* START Collected material *

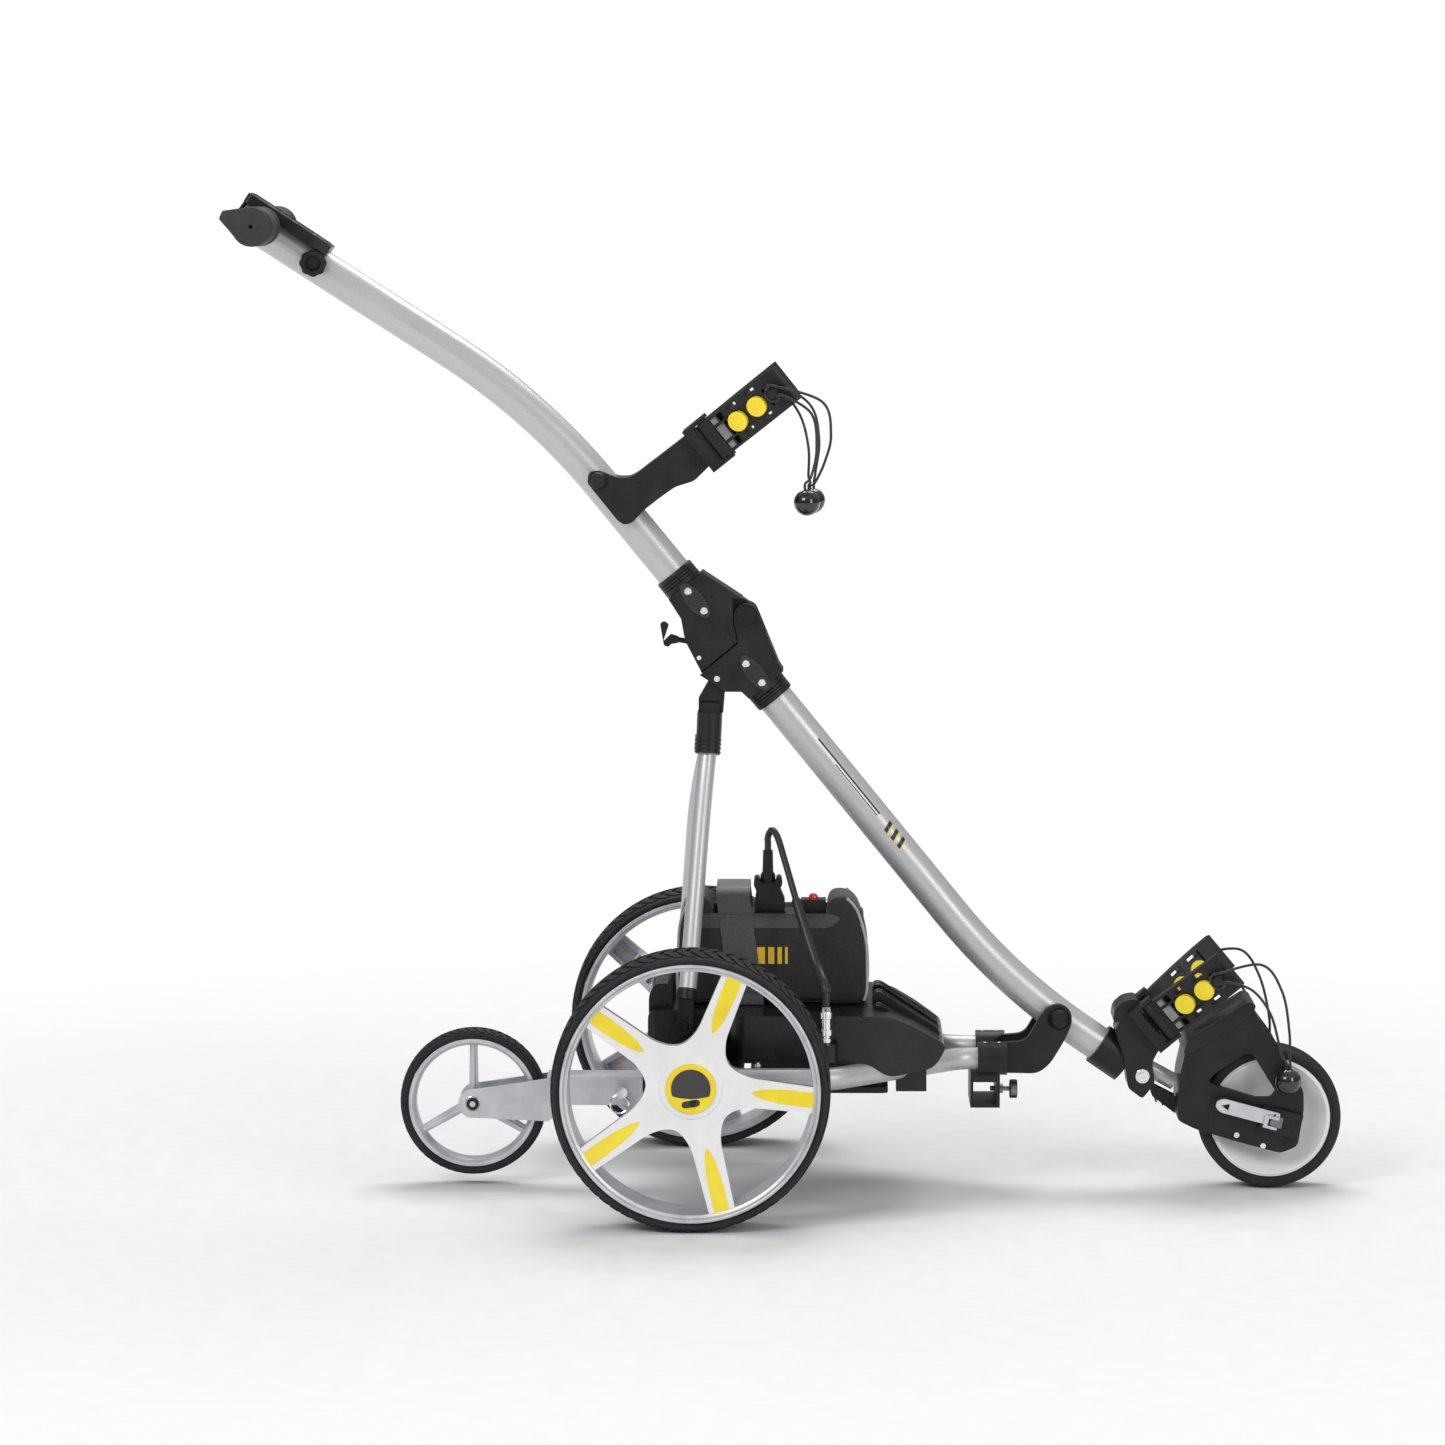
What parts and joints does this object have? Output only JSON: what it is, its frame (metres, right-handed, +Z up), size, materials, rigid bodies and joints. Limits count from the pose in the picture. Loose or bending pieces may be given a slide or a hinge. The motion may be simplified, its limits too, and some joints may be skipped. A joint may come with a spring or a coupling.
{
  "type": "electric golf trolley",
  "caption": "Folding electric golf trolley, silver tubes and black housings, two large rear wheels, small front wheel and a rear anti-tip wheel",
  "frame": {"origin": "centre of the bounding box's base, on the ground", "axes": "+X the way the trolley drives, +Y its left, +Z up"},
  "size_m": [1.2564, 0.595, 1.1235],
  "materials": {
    "silver_tube": "satin",
    "black_plastic": "matte",
    "rubber": "matte",
    "tyre": "matte",
    "white_rim": "satin",
    "silver_rim": "satin",
    "chrome": "polished",
    "dark_steel": "satin",
    "bag_cloth": "matte",
    "webbing": "matte",
    "cable": "satin",
    "red": "gloss"
  },
  "bodies": {
    "chassis": {"chassis_frame": "silver_tube", "axle_housing": "black_plastic", "motor_right": "dark_steel", "motor_left": "dark_steel", "battery_tray": "black_plastic", "controller_unit": "black_plastic", "battery_pack": "black_plastic", "battery_bag": "bag_cloth", "battery_strap": "webbing", "battery_plug": "black_plastic", "battery_lead": "cable", "lead_connector": "chrome", "pivot_bracket": "black_plastic", "anti_tip_frame": "silver_rim"},
    "reset_slide": {"reset_button": "red"},
    "thumb_turn": {"thumb_screw": "dark_steel"},
    "pin_slide": {"anti_tip_pin": "chrome"},
    "anti_tip_wheel": {"anti_tip_tyre": "tyre", "anti_tip_rim": "silver_rim"},
    "rear_wheel_right": {"rear_tyre_right": "tyre", "rear_rim_right": "white_rim"},
    "rear_wheel_left": {"rear_tyre_left": "tyre", "rear_rim_left": "white_rim"},
    "release_slide_right": {"release_right": "black_plastic"},
    "release_slide_left": {"release_left": "black_plastic"},
    "strut_pair": {"strut_right": "silver_tube", "strut_left": "silver_tube", "strut_head": "black_plastic"},
    "lower_frame": {"lower_tube": "silver_tube", "lower_hinge_housing": "black_plastic", "lower_cradle_bracket": "black_plastic", "fork_shell": "black_plastic", "front_axle": "dark_steel"},
    "front_wheel": {"front_tyre": "tyre", "front_rim": "white_rim"},
    "lever": {"cam_lever": "silver_rim"},
    "lower_arm_pivot_right": {"lower_arm_right": "black_plastic", "lower_ball_right": "black_plastic", "lower_bungee_right": "webbing"},
    "lower_arm_pivot_left": {"lower_arm_left": "black_plastic", "lower_ball_left": "black_plastic", "lower_bungee_left": "webbing"},
    "upper_frame": {"upper_tube": "silver_tube", "upper_hinge_housing": "black_plastic", "handle_bar": "silver_tube", "console": "black_plastic", "accessory_port": "black_plastic", "upper_cradle_bracket": "black_plastic", "grip_right": "rubber", "grip_left": "rubber"},
    "power_slide": {"power_button": "rubber"},
    "speed_up_slide": {"speed_up_button": "rubber"},
    "speed_down_slide": {"speed_down_button": "rubber"},
    "wing_turn": {"wing_knob": "black_plastic"},
    "upper_arm_pivot_right": {"upper_arm_right": "black_plastic", "upper_ball_right": "black_plastic", "upper_bungee_right": "webbing"},
    "upper_arm_pivot_left": {"upper_arm_left": "black_plastic", "upper_ball_left": "black_plastic", "upper_bungee_left": "webbing"}
  },
  "joints": [
    {"name": "rear_wheel_right_spin", "type": "hinge", "parent": "chassis", "child": "rear_wheel_right", "pos_m": [-0.1042, -0.26, 0.1525], "axis": [0, 1, 0], "continuous": true},
    {"name": "release_right_press", "type": "slide", "parent": "rear_wheel_right", "child": "release_slide_right", "axis": [0.9848, 0, 0.1736], "range_m": [0, 0.003]},
    {"name": "rear_wheel_left_spin", "type": "hinge", "parent": "chassis", "child": "rear_wheel_left", "pos_m": [-0.1042, 0.26, 0.1525], "axis": [0, 1, 0], "continuous": true},
    {"name": "release_left_press", "type": "slide", "parent": "rear_wheel_left", "child": "release_slide_left", "axis": [0.9848, 0, 0.1736], "range_m": [0, 0.003]},
    {"name": "front_wheel_spin", "type": "hinge", "parent": "lower_frame", "child": "front_wheel", "pos_m": [0.5468, 0, 0.0815], "axis": [0, 1, 0], "continuous": true},
    {"name": "anti_tip_wheel_spin", "type": "hinge", "parent": "chassis", "child": "anti_tip_wheel", "pos_m": [-0.3572, 0, 0.0945], "axis": [0, 1, 0], "continuous": true},
    {"name": "lower_frame_fold", "type": "hinge", "parent": "chassis", "child": "lower_frame", "pos_m": [0.3068, 0, 0.1953], "axis": [0, -1, 0], "range_deg": [0, 8]},
    {"name": "strut_fold", "type": "hinge", "parent": "chassis", "child": "strut_pair", "pos_m": [-0.1152, 0, 0.197], "axis": [0, -1, 0], "range_deg": [0, 32]},
    {"name": "upper_frame_fold", "type": "hinge", "parent": "lower_frame", "child": "upper_frame", "pos_m": [-0.0471, 0, 0.6509], "axis": [0, 1, 0], "range_deg": [0, 110]},
    {"name": "cam_lever_turn", "type": "hinge", "parent": "lower_frame", "child": "lever", "pos_m": [0.5468, -0.056, 0.0815], "axis": [0.2487, 0, 0.9686], "range_deg": [0, 110]},
    {"name": "lower_arm_right_swing", "type": "hinge", "parent": "lower_frame", "child": "lower_arm_pivot_right", "pos_m": [0.4203, -0.036, 0.1945], "axis": [0.6428, 0, -0.766], "range_deg": [0, 20]},
    {"name": "lower_arm_left_swing", "type": "hinge", "parent": "lower_frame", "child": "lower_arm_pivot_left", "pos_m": [0.4203, 0.036, 0.1945], "axis": [-0.6428, 0, 0.766], "range_deg": [0, 20]},
    {"name": "upper_arm_right_swing", "type": "hinge", "parent": "upper_frame", "child": "upper_arm_pivot_right", "pos_m": [-0.0828, -0.036, 0.849], "axis": [0.6252, 0, -0.7804], "range_deg": [0, 20]},
    {"name": "upper_arm_left_swing", "type": "hinge", "parent": "upper_frame", "child": "upper_arm_pivot_left", "pos_m": [-0.0828, 0.036, 0.849], "axis": [-0.6252, 0, 0.7804], "range_deg": [0, 20]},
    {"name": "wing_knob_turn", "type": "hinge", "parent": "upper_frame", "child": "wing_turn", "pos_m": [-0.1272, 0, 0.6222], "axis": [0.9848, 0, -0.1736], "range_deg": [0, 180]},
    {"name": "thumb_screw_turn", "type": "hinge", "parent": "chassis", "child": "thumb_turn", "pos_m": [0.2303, 0, 0.11], "axis": [1, 0, 0], "range_deg": [0, 270]},
    {"name": "anti_tip_pin_pull", "type": "slide", "parent": "chassis", "child": "pin_slide", "axis": [0, -1, 0], "range_m": [0, 0.045]},
    {"name": "reset_button_press", "type": "slide", "parent": "chassis", "child": "reset_slide", "axis": [0, 0, -1], "range_m": [0, 0.002], "stiffness_N_per_m": 400},
    {"name": "power_press", "type": "slide", "parent": "upper_frame", "child": "power_slide", "axis": [-0.5476, 0, -0.8368], "range_m": [0, 0.001], "stiffness_N_per_m": 400},
    {"name": "speed_up_press", "type": "slide", "parent": "upper_frame", "child": "speed_up_slide", "axis": [-0.5476, 0, -0.8368], "range_m": [0, 0.001], "stiffness_N_per_m": 400},
    {"name": "speed_down_press", "type": "slide", "parent": "upper_frame", "child": "speed_down_slide", "axis": [-0.5476, 0, -0.8368], "range_m": [0, 0.001], "stiffness_N_per_m": 400}
  ],
  "couplings": [
    {"joint": "strut_fold", "follows": "lower_frame_fold", "ratio": 4}
  ]
}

* END Collected material *

▶ Challenge
Collect the lines that hold "bodies".

▶ Exercise solution
What parts and joints does this object have? Output only JSON: what it is, its frame (metres, right-handed, +Z up), size, materials, rigid bodies and joints. Limits count from the pose in the picture. Loose or bending pieces may be given a slide or a hinge. The motion may be simplified, its limits too, and some joints may be skipped. A joint may come with a spring or a coupling.
  "bodies": {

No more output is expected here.